Puisque, on le voit, la question de l’Union européenne, de son rôle et de la manière dont la France doit concevoir sa politique en son sein, est essentielle, on comprend l’intérêt de la question que vous avez posée aux Français dans votre sondage : « que feriez-vous si une liste “Gilets jaunes” existait aux élections de mai 2019 » ? Certes, 59% des sondés disent qu’ils voteraient pour une autre liste, mais 13% annoncent qu’ils voteraient « certainement » pour la liste “Gilets jaunes”, et 28% « probablement »…Cela pourrait concerner moins d’1/4 des  sympathisants de LR, 1/3 de ceux du PS, 60% de ceux de LFI, et plus des 2/3 de ceux du RN… Rappelons aussi que dans les sondages récents concernant les intentions de vote aux élections européennes de 2019, le RN et LaREM étaient autour de 20%, LR à 14% et LFI à 11%...

Alors les “Gilets jaunes”, Cinque Stelle à la française ? Peut-être mais il manque pour l’instant trois choses au mouvement.
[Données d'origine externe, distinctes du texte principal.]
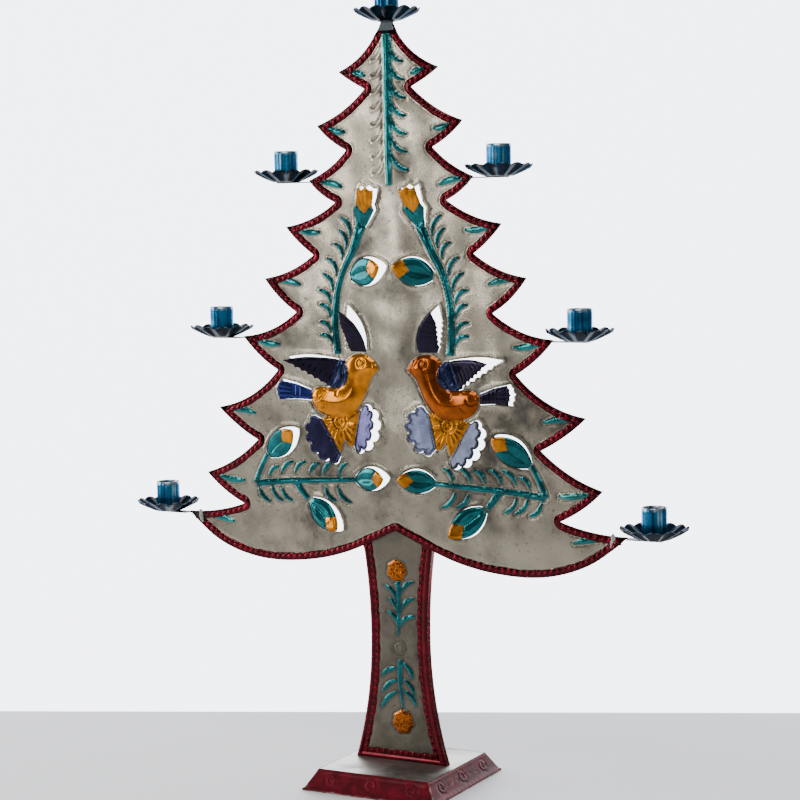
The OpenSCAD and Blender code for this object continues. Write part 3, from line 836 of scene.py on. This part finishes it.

La première est de faire le ménage en son sein pour pouvoir fédérer des gens venant de tendances très diverses, de LFI au RN, sans se trouver perturbé par l’entrisme des uns et des autres, et notamment d’une extrême gauche dont les casseurs, une nouvelle fois idiots utiles du pouvoir, n’auront servi qu’à le discréditer temporairement. La seconde est de bâtir un programme minimum fédérateur plus cohérent, et de s’investir dès maintenant dans l’action locale, au niveau de la commune, en parallèle avec la préparation des élections européennes. Et la troisième est, bien sûr,… de trouver son Beppe Grillo.